*** Data shown ***

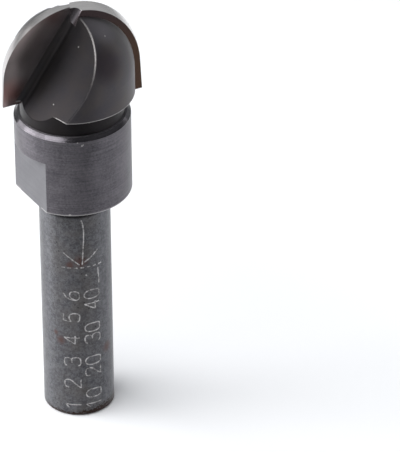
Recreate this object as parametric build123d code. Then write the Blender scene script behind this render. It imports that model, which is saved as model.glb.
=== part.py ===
from build123d import *
import math
import os

# Two-flute cove router bit with a ball-nosed head, standing on the end of its shank.
# Millimetres, +Z up along the axis of rotation, origin at the centre of the shank's end face.

# Shank, the plain cylinder that the collet grips
shank_diameter = 8.0
shank_length = 28.7
shank_end_chamfer = 0.2

# Collar with two spanner flats, turned on the same bar
collar_diameter = 13.0
collar_height = 10.0
collar_top_chamfer = 0.4
collar_bottom_round = 0.15
flats_across = 11.0
flats_height = 6.45
flats_azimuth = 211.0

# Neck between the collar and the head
neck_diameter = 11.6
neck_height = 2.25

# Steel core of the head: a short cylinder under a ball, both of one radius
core_radius = 7.0
core_straight = 3.05
core_rim_round = 0.12

# Cutting ball, and how the flat cutting tips lie in it
cutting_radius = 8.0
blade_azimuth = 206.0
blade_count = 2
shear_angle = 6.1
rake_offset = 0.4
tip_thickness = 1.5
tip_below_centre = 3.4
relief_shift = 1.4
tip_joint_angle = 20.0

# Flutes: each has the rake face as one wall and a slanting floor as the other
flute_slant = 30.7
flute_reach = 3.8
flute_opening = 102.0
flute_corner_radius = 0.9
seat_depth = 0.3
flute_edge_break = 0.1

# Largest distance at which a point still counts as on a surface
on_surface = 0.001

# Room that a cutting shape has past the surface that it cuts
overrun = 4.0

# Heights along the axis
collar_bottom = shank_length
collar_top = collar_bottom + collar_height
core_rim = collar_top + neck_height
ball_centre = core_rim + core_straight
blade_step = 360.0 / blade_count


def round_corner(face, point, radius):
    """The same face with its corner at this point rounded."""
    return fillet(face.vertices().sort_by_distance(point)[0], radius)


def turned_blank():
    """The bar as it leaves the lathe: shank, collar, neck and ball-nosed head."""
    shank_radius = shank_diameter / 2
    collar_radius = collar_diameter / 2
    neck_radius = neck_diameter / 2
    outline = Polyline(
        (0, 0),
        (shank_radius - shank_end_chamfer, 0),
        (shank_radius, shank_end_chamfer),
        (shank_radius, collar_bottom),
        (collar_radius, collar_bottom),
        (collar_radius, collar_top - collar_top_chamfer),
        (collar_radius - collar_top_chamfer, collar_top),
        (neck_radius, collar_top),
        (neck_radius, core_rim),
        (core_radius, core_rim),
        (core_radius, ball_centre),
    )
    dome = CenterArc((0, ball_centre), core_radius, 0, 90)
    axis_line = Line((0, ball_centre + core_radius), (0, 0))
    profile = make_face(outline + dome + axis_line)
    profile = round_corner(profile, (collar_radius, collar_bottom), collar_bottom_round)
    profile = round_corner(profile, (core_radius, core_rim), core_rim_round)
    return revolve(Plane.XZ * profile, Axis.Z)


def spanner_flat(azimuth):
    """The stock that a face mill takes off one side of the collar, from its lower edge up."""
    depth = collar_diameter / 2 - flats_across / 2 + overrun
    slab = Box(
        depth,
        collar_diameter + overrun,
        flats_height + overrun,
        align=(Align.MIN, Align.CENTER, Align.MIN),
    )
    cut = Pos(flats_across / 2, 0, collar_bottom - overrun) * slab
    return Rot(0, 0, azimuth) * cut


def blade_plane(azimuth):
    """Frame of one blade at the ball's centre: x outward, y up the blade, z to its back."""
    outward = math.radians(azimuth)
    lean = math.radians(shear_angle)
    x_dir = (math.cos(outward), math.sin(outward), 0)
    z_dir = (
        math.cos(lean) * math.sin(outward),
        -math.cos(lean) * math.cos(outward),
        math.sin(lean),
    )
    return Plane(origin=(0, 0, ball_centre), x_dir=x_dir, z_dir=z_dir)


def flute_corner(azimuth):
    """Section plane of one flute at its corner line: x up the rake wall, z along the corner.

    The corner line is where the rake face meets the flute's slanting floor.
    """
    frame = blade_plane(azimuth)
    slant = math.radians(flute_slant)
    corner_way = frame.y_dir * math.cos(slant) - frame.x_dir * math.sin(slant)
    across = frame.x_dir * math.cos(slant) + frame.y_dir * math.sin(slant)
    corner = frame.origin + frame.z_dir * rake_offset + frame.x_dir * flute_reach
    return Plane(origin=corner, x_dir=across, z_dir=corner_way)


def flute_cut(azimuth):
    """The open space in front of one blade: a prism with the rake face and the floor as walls."""
    opening = math.radians(flute_opening)
    reach = cutting_radius * 2 + overrun
    section = Polyline(
        (0, 0),
        (reach, 0),
        (reach, reach),
        (reach * math.cos(opening), reach),
        (reach * math.cos(opening), reach * math.sin(opening)),
        close=True,
    )
    face = round_corner(make_face(section), (0, 0), flute_corner_radius)
    prism = extrude(flute_corner(azimuth) * face, amount=reach, both=True)
    above_collar = Pos(0, 0, collar_top) * Box(
        4 * reach,
        4 * reach,
        2 * reach,
        align=(Align.CENTER, Align.CENTER, Align.MIN),
    )
    return prism & above_collar


def core_depth(point):
    """How far a point lies under the surface of the head's core, a ball on a cylinder."""
    radius = math.hypot(point.X, point.Y)
    height = max(point.Z - ball_centre, 0)
    return core_radius - math.hypot(radius, height)


def is_flute_edge(edge, azimuth):
    """Whether an edge is one where a flute's floor runs out through the core's surface."""
    middle = edge @ 0.5
    opening = math.radians(flute_opening)
    local = flute_corner(azimuth).to_local_coords(middle)
    off_floor = local.X * math.sin(opening) - local.Y * math.cos(opening)
    return abs(off_floor) < on_surface and abs(core_depth(middle)) < on_surface


def tip_blank(azimuth):
    """The flat plate of one tip before its land is ground, as deep as its seat in the steel."""
    frame = blade_plane(azimuth)
    slant = math.radians(flute_slant)
    reach = cutting_radius + overrun
    inner_at_centre = flute_reach - seat_depth / math.cos(slant)
    inner_low = inner_at_centre + reach * math.tan(slant)
    inner_top = (inner_at_centre + reach) / math.tan(slant)
    outline = Polyline(
        (inner_low, -reach),
        (reach, -reach),
        (reach, inner_top),
        (-reach, inner_top),
        close=True,
    )
    plate = extrude(frame.offset(rake_offset) * make_face(outline), amount=tip_thickness)
    above_foot = Pos(0, 0, ball_centre - tip_below_centre) * Box(
        2 * reach,
        4 * reach,
        4 * reach,
        align=(Align.MIN, Align.CENTER, Align.MIN),
    )
    return plate & (Rot(0, 0, azimuth - tip_joint_angle) * above_foot)


def land_solid(azimuth):
    """Ball-nosed form whose surface is the ground land of one blade.

    Its axis runs up the blade, ahead of the rake face by the relief shift, so the land falls
    away behind the cutting edge while the edge itself keeps the cutting radius.
    """
    frame = blade_plane(azimuth)
    edge_radius_squared = cutting_radius**2 - rake_offset**2
    radius = math.sqrt(edge_radius_squared + (rake_offset + relief_shift) ** 2)
    foot = -(tip_below_centre + overrun)
    side = Polyline((0, radius), (0, foot), (radius, foot), (radius, 0))
    nose = CenterArc((0, 0), radius, 0, 90)
    plane = frame.offset(-relief_shift)
    return revolve(plane * make_face(side + nose), Axis(plane.origin, plane.y_dir))


def cutting_tip(azimuth):
    """One brazed tip: a plate with a ground land, trimmed at the centre by the other flute."""
    tip = tip_blank(azimuth) & land_solid(azimuth)
    for step in range(1, blade_count):
        tip = tip - flute_cut(azimuth + step * blade_step)
    return tip


def body_of(blade_azimuths):
    """The one-piece steel body with its flats, flutes, tip seats and broken flute edges."""
    body = turned_blank()
    body = body - spanner_flat(flats_azimuth) - spanner_flat(flats_azimuth + 180)
    for azimuth in blade_azimuths:
        body = body - flute_cut(azimuth)
    for azimuth in blade_azimuths:
        body = body - tip_blank(azimuth)
    for azimuth in blade_azimuths:
        sharp = [edge for edge in body.edges() if is_flute_edge(edge, azimuth)]
        body = chamfer(sharp, flute_edge_break)
    return body


azimuths = [blade_azimuth + step * blade_step for step in range(blade_count)]
body = body_of(azimuths)
cutting_tip_front = cutting_tip(azimuths[0])
cutting_tip_back = cutting_tip(azimuths[1])

os.makedirs("parts", exist_ok=True)
export_step(body, "parts/body.step")
export_step(cutting_tip_front, "parts/cutting_tip_front.step")
export_step(cutting_tip_back, "parts/cutting_tip_back.step")
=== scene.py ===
# %% [markdown]
# # A cove router bit
# The bit stands on the end of its shank on a white table. Its body is one piece of blackened steel,
# and two ground carbide tips are brazed into the head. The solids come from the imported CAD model.
# This lesson adds what CAD leaves out: the camera, the light, the finishes and the engraved marks.

import math

import bpy
import numpy as np
from mathutils import Matrix, Vector


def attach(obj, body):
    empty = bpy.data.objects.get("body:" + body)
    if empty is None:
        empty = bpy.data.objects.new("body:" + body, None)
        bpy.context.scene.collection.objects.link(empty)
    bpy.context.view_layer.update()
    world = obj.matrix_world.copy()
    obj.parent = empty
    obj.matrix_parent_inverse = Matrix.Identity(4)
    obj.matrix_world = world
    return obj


MM = 0.001
FRONT_AZIMUTH = 206.0
BACK_AZIMUTH = 26.0

# Each tip is kept by the azimuth in degrees that it points to.
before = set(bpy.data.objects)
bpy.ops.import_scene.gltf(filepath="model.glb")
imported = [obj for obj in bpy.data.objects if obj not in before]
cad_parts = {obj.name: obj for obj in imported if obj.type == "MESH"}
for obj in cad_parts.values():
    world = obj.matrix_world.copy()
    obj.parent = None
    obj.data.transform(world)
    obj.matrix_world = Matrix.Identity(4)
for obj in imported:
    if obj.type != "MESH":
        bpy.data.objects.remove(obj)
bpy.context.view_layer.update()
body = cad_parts["body"]
tips = {
    FRONT_AZIMUTH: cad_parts["cutting_tip_front"],
    BACK_AZIMUTH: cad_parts["cutting_tip_back"],
}

# %% [markdown]
# The camera was found by fitting the outlines of the bit to the photograph. It stands 57 cm away
# and looks down by 33 degrees through a long lens, so the bit's sides stay nearly parallel.
# The bit stands at the left of the picture, and no lens shift is needed for that.

# %% Camera
PICTURE_WIDTH = 400
FOCAL_PIXELS = 4938.16
SENSOR_WIDTH = 36.0
CAMERA_PLACE = Vector((14.0, -463.97, 325.54)) * MM
LOOK_DOWN = math.radians(33.1)
ROLL = math.radians(-0.502)

forward = Vector((0, math.cos(LOOK_DOWN), -math.sin(LOOK_DOWN)))
level_right = Vector((1, 0, 0))
level_up = level_right.cross(forward)
camera_right = math.cos(ROLL) * level_right + math.sin(ROLL) * level_up
camera_up = math.cos(ROLL) * level_up - math.sin(ROLL) * level_right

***

Write out only the lines that run from the line containing "azimuths = [blade_azimuth" through the line containing "if empty is", both included, exactly as they appear above.

■ Exercise answer
azimuths = [blade_azimuth + step * blade_step for step in range(blade_count)]
body = body_of(azimuths)
cutting_tip_front = cutting_tip(azimuths[0])
cutting_tip_back = cutting_tip(azimuths[1])

os.makedirs("parts", exist_ok=True)
export_step(body, "parts/body.step")
export_step(cutting_tip_front, "parts/cutting_tip_front.step")
export_step(cutting_tip_back, "parts/cutting_tip_back.step")
=== scene.py ===
# %% [markdown]
# # A cove router bit
# The bit stands on the end of its shank on a white table. Its body is one piece of blackened steel,
# and two ground carbide tips are brazed into the head. The solids come from the imported CAD model.
# This lesson adds what CAD leaves out: the camera, the light, the finishes and the engraved marks.

import math

import bpy
import numpy as np
from mathutils import Matrix, Vector


def attach(obj, body):
    empty = bpy.data.objects.get("body:" + body)
    if empty is None:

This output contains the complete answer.